As we write, the Central Executive Committee is reportedly writing a letter to ask whether Zelaya would receive a delegation to talk things over in the Dominican Republic. As reported by El Heraldo, "some political sectors" speculate that Zelaya will receive a delegation if the Central Executive Committee calls the "events of June 28" a coup:
The Central Executive [Committee] has not said if what occurred the 28th of June was or was not a coup d'Etat nor has it condemned nor applauded the situation of which Zelaya, member of the Liberal Party, was victim.

Elvin Santos Lozano ducked the question, saying that the Truth Commission will decide what happened. Not too promising in terms of meeting Zelaya's stated condition. And of course, no reference to the requirement that Roberto Micheletti, honored senior Liberal Party member, be expelled.

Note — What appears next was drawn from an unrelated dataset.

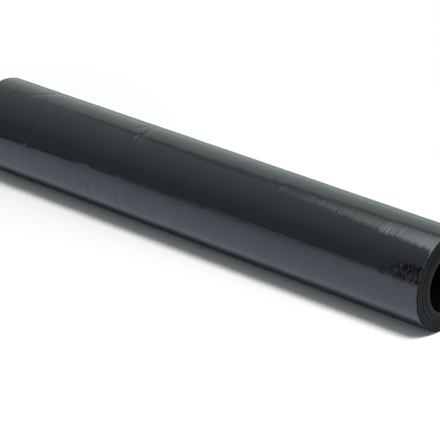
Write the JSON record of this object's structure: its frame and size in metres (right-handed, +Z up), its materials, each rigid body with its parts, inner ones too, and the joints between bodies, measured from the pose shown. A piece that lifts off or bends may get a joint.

Tiempo, in its reporting on the forum by dissident Liberal Party members, underlined that members of the present Central Executive Committee "do not enjoy the sympathy and backing of the majority of the Liberals".

That was inadvertently underlined when presidential hopeful Handal helpfully predicted that the proposed commission to Zelaya would be a fiasco.

Victor Sierra, a director of the Liberal Party movement M-Lider (Movimiento Liberal Democrático Revolucionario), probably had the single most evocative comment.

As reported in Tiempo, he proposed to "refundar el Partido Liberal": refound the Liberal Party.

Now, where have we heard something like that before?